Wherever the move may have been made, in one or in several places, and whatever may have been the particular circumstances attending the domestication and early use of crop plants and animals, the case sums up to about the same result. Through long ages of work and play men (perhaps primarily women) learned the difficult and delicate crafts of husbandry and carried their mastery of these pursuits to such a degree of proficiency, and followed out the lead given by these callings with such effect, that by the (geologic) date of early neolithic times in Europe virtually all the species of domesticable animals in three continents had been brought in and had been bred into improved races.37 At the same time the leading crop plants of the old world, those on whose yield the life of the Western peoples depends today, had been brought under cultivation, improved and specialised with such effect that all the advance that has been made in these respects since the early neolithic period is greatly less than what had been accomplished up to that time. By early neolithic times as counted in West Europe, or by the early bronze age as counted in western Asia, the leading domestic animals had been distributed, in domesticated and improved breeds, throughout central and western Asia and the inhabited regions of Europe and North Africa. The like is true for the main crop plants that now feed the occidental peoples, except that these, in domesticated and specialised breeds, were distributed through this entire cultural region at an appreciably earlier date, - earlier by some thousands of years.38 In late modern times there have been added to the civilised world’s complement of crop plants a very large and important contingent whose domestication and development was worked out in America and the regions of the Pacific; though most of these belong in the low latitudes and are on that account less available to the Western culture than what has come down from the Prehistoric cultures of the old world. These are also the work of the stone age, in large part no doubt dating back to palaeolithic times.

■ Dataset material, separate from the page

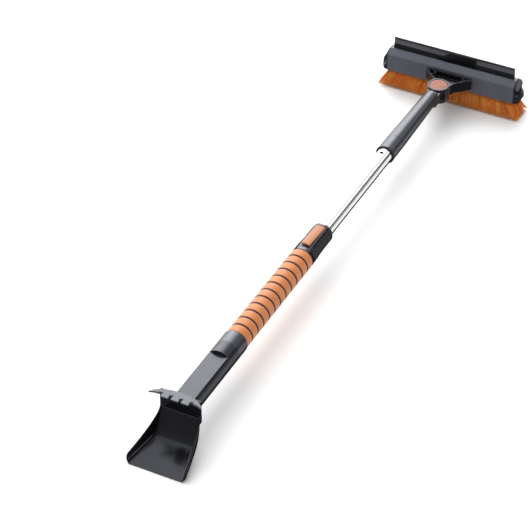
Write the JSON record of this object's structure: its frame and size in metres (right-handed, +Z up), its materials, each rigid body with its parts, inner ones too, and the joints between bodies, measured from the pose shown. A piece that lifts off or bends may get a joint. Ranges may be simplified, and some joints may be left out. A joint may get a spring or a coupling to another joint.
{
  "type": "snow brush scraper",
  "caption": "Telescoping snow brush with a pivoting bristle and squeegee head, foam grip, push-button locks and an ice scraper scoop with a toothed comb.",
  "frame": {"origin": "on the ground under the middle of the tool as it lies on its bristle tips and scraper edge", "axes": "+Y along the pole towards the brush head, +X along the brush to the right, +Z up"},
  "size_m": [0.26, 1.066, 0.0892],
  "materials": {
    "aluminium_bare": "drawn tube, satin",
    "aluminium_white": "bright anodised tube",
    "foam": "closed-cell foam",
    "grey_plastic": "satin moulded plastic",
    "slate_plastic": "fine-grained moulded plastic",
    "black_plastic": "moulded plastic",
    "gloss_black": "polished moulded plastic",
    "comb_plastic": "satin moulded plastic",
    "white_plastic": "natural acetal",
    "orange_plastic": "satin moulded plastic",
    "salmon_plastic": "satin moulded plastic",
    "bristle": "split-end plastic filament",
    "rubber": "soft rubber",
    "steel": "zinc plated steel"
  },
  "bodies": {
    "handle": {"handle_tube": "aluminium_bare", "foam_grip": "foam", "pole_ferrule": "grey_plastic", "lock_collar": "black_plastic", "lock_end_ring": "grey_plastic", "lock_grip_pads": "rubber", "lever_pivot_pin": "steel", "lever_spring": "steel", "scraper_arm": "grey_plastic", "arm_screw": "steel", "scoop_back": "gloss_black", "scraper_scoop": "gloss_black", "ice_comb": "comb_plastic"},
    "lock_lever": {"lock_lever": "orange_plastic", "lock_pin": "steel"},
    "pole": {"extension_tube": "aluminium_white", "tube_guide_bushing": "black_plastic", "neck_end_rim": "black_plastic", "neck_socket": "grey_plastic", "neck_arm": "grey_plastic", "hub_cap": "black_plastic", "cap_screws": "steel", "pivot_screw": "steel", "button_spring": "steel"},
    "pivot_button": {"pivot_button": "salmon_plastic", "index_gear": "white_plastic"},
    "brush_head": {"pivot_bracket": "black_plastic", "bracket_screws": "steel", "brush_housing": "slate_plastic", "housing_end_caps": "black_plastic", "bristle_base": "black_plastic", "bristles": "bristle", "squeegee_holder": "gloss_black", "squeegee_blade": "rubber", "squeegee_clip": "gloss_black"}
  },
  "joints": [
    {"name": "pole_slide", "type": "slide", "parent": "handle", "child": "pole", "axis": [0, 1, 0], "range_m": [-0.227, 0]},
    {"name": "brush_pivot", "type": "hinge", "parent": "pole", "child": "brush_head", "pos_m": [0, 0.445, 0.055], "axis": [0, 0, 1], "range_deg": [-90, 90]},
    {"name": "pivot_button_press", "type": "slide", "parent": "pole", "child": "pivot_button", "axis": [0, 0, -1], "range_m": [0, 0.0025], "stiffness_N_per_m": 2500, "springref_m": -0.002, "deforming": ["button_spring"]},
    {"name": "lock_lever_press", "type": "hinge", "parent": "handle", "child": "lock_lever", "pos_m": [0, -0.032, 0.0716], "axis": [1, 0, 0], "range_deg": [0, 4.3], "stiffness_Nm_per_rad": 1.2, "springref_deg": -4.58}
  ]
}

America, with the Polynesian and Indonesian cultural regions, shows the correlation and the systematic discrepancy in time between the rate, range and magnitude of the advance in tillage on the one hand and of the primary mechanic arts on the other hand. When this culture was interrupted it had, in the mechanical respect, reached an advanced neolithic phase at its best; but its achievements in the crop plants are perhaps to be rated as unsurpassed by all that has been done elsewhere in all time.39 In the primary mechanic arts this cultural region had in the same time reached a stage of perfection comparable at its best with pre-dynastic Egypt, or neolithic Denmark, or pre-Minoan Crete. The really great advance achieved was in the selection, improvement, use and cultivation of the crop plants; and not in any appreciable degree even in the mechanical appliances employed in the cultivation and consumption of these crops; though something considerable is to be noted in this latter respect in such inventions as the man-dioca squeezer and the metate; and great things were done in the way of irrigation and road building.40 But the contrast, for instance, between the metate and the contrivances for making paper bread on the one side, and the technologically consummate corn-plant (maize) on the other, should be decisive for the point here in question.
The mechanic appliances of corn cultivation had not advanced beyond the digging stick, a rude hoe and a rudimentary spade, though here as well as in other similar connections the local use of well-devised irrigation works, terraced fields,41 and graneries is not to be overlooked; but the corn itself had been brought from its grass-like ancestral form to the maize of the present corn crop. Like most of the American crop plants the maize under selective cultivation had been carried so far from its wild form as no longer to stand a chance of survival in the wild state, and indeed so far that it is still a matter of controversy what its wild ancestor may have been.